Successful Working Groups typically involve a mixture of senior and junior colleagues (e.g. postdocs and graduate students), all of who make significant intellectual contributions to the work.
An analysis of NCEAS Working Group productivity was published in:
Hampton, S.E., and J.N. Parker. 2011. Collaboration and productivity in scientific synthesis . BioScience 61: 900-910.
The Role of NCEAS
NCEAS administrative staff works with group leaders and members to schedule meetings, plan travel to and from the Center, make local hotel arrangements, and provide logistical assistance during meetings in Santa Barbara.
NCEAS technical staff consults with Working Group leaders prior to meetings to discuss computing needs and to help resolve data acquisition and data management issues. Computing staff provides advice on scientific computing, data analysis, and visualization. The Center also provides online collaborative services (e.g., a password-protected intranet for the Working Group) and general IT support. Areas of staff expertise include statistical analysis and experimental design, programming in a variety of 3GL and 4GL languages, server and desktop computer hardware and software support, database design and implementation, and data management.
Working Group visitors to NCEAS have access to advanced PC, Macintosh, and Linux workstations running a broad range of software for accomplishing all phases of data analysis. High performance computing is available for memory- and/or processor-intensive modeling, statistical, visualization, and data management projects.
NCEAS has two main conference rooms with additional space for breakout groups.
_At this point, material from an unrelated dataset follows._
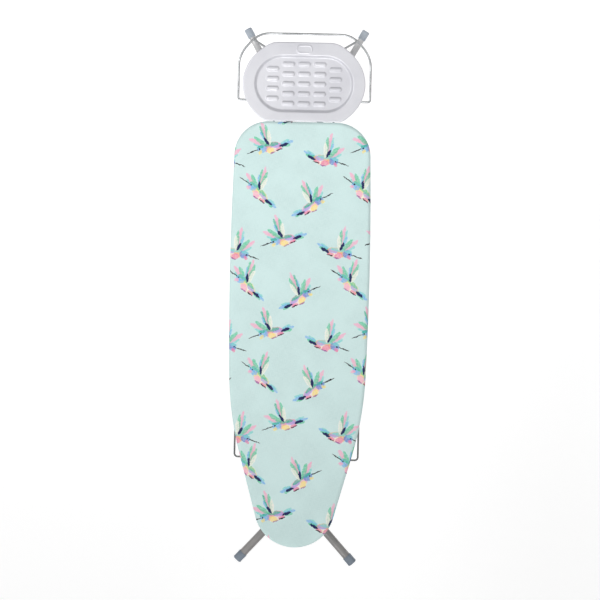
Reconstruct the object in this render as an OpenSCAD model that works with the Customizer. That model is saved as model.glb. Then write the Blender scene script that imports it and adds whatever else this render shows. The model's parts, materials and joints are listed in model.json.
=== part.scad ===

Both conference rooms are equipped with LCD projectors, SMART boards, white boards, printers, as well as Ethernet and wireless Internet access. Our lounge serves as an informal breakout space and is also used for receptions, seminars and other events.
Working Groups have ample opportunity to interact with researchers in residence at NCEAS including Postdoctoral and Center Associates. See NCEAS directory for a list of current residents.